Feeling different is common among adoptees. They are different from their siblings, their parents and often their peers. Many want information which is not available. This does not mean they do not love their adoptive family. Rather, that they have questions about their birth family, culture and traditions and wonder who they would have been had they been raised by the birth family. Some adoptees experience an ambiguity towards birth and adoptive parents. They may be thankful for the life they have or spend time feeling they do not deserve their current lifestyle. They may be angry at birth parents for relinquishing them or at adoptive parents for taking them away from the birth family. They may share erratic relationships with siblings, who may be related to their parents through birth or adoption. Lack of information may lead to them to feel that something is missing from their lives or raise questions. Finding information or reuniting with birth parents may satisfy some adoptees, but can create more questions and concerns. Reunions may not turn out as hoped and may lead to the resurfacing of feelings of rejection and abandonment or uncertainties as to how to proceed. It may also lead to feelings of guilt related to making their adoptive parents and family think they were not enough.

Birth Parents

Reflecting back on the experience of placing their child for adoption may bring on feelings of sadness, anger and loss. Even if the decision was the correct one at the time, there may be unanswered questions, wondering about a child’s current life and remaining anger about the process, lack of support, and pressures by others which prevented them from making their own decisions regarding parenting. For years, closed records, silence and secrecy prevented parents and children from finding one another and gaining answers to questions. Even now, open adoptions take all forms and do not necessarily allow for ongoing contact between children and birth parents. Birth Parent groups have created a safe place to recognize their experiences.
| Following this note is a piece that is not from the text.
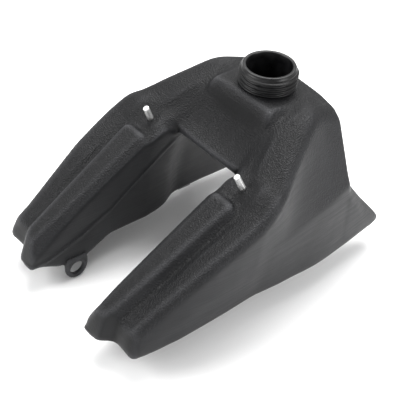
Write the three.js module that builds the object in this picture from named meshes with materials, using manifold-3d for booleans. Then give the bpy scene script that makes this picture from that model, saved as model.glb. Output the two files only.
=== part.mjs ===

Wearing red ribbons for passion, black ones for mourning and white ones for hope, they reflect on their sadness and anger in response to the hoopla and celebration of National Adoption Month.

National Adoption Day and Month was created to find permanent homes for children in foster care waiting for a home each year. While celebrating those who have found one another, let’s not forget the children, parents and families who struggle with the adoption process, the children who age out of foster care without a family, and those children who still wait.